I am reminded at some point, though; we all will go through the grief of transition. As a parent, you hold up the first outfit you brought your newborn home in and the tears are there. Allow them to come. It is so beautiful to cleanse the journey of the past with our loved ones with golden tears. Remember when your baby took his first step? When she said her first word? Each new stage begins and the previous one comes to an end. Go ahead, it feels so good to reflect on this memory and cry for the death, the loss of what will never again be. Then we can be clear to start the next leg of the journey with an empty cup, creating new memories.
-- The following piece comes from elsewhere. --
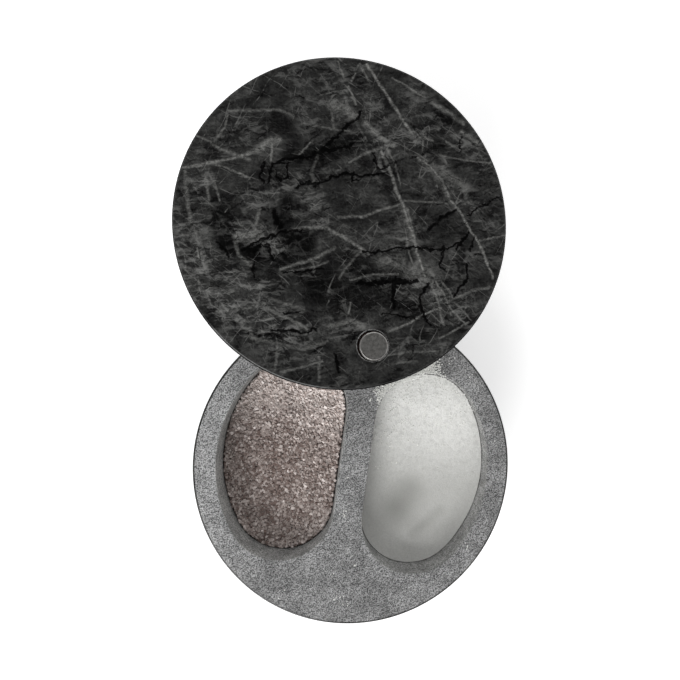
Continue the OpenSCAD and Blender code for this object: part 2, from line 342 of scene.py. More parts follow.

Constantly cleaning our own internal closets so we don’t become overwhelmed with carrying things that will only serve to weigh us down.

I don’t know what life will bring, but when I’ve allowed myself to cry the sacred tears, I actually feel more rejuvenated. I feel like the world holds me in it’s nurturing embrace, cradling the cozy bosom of my Divine Mother, and there is no doubt that whatever comes next, I am clean and completely free to be present with.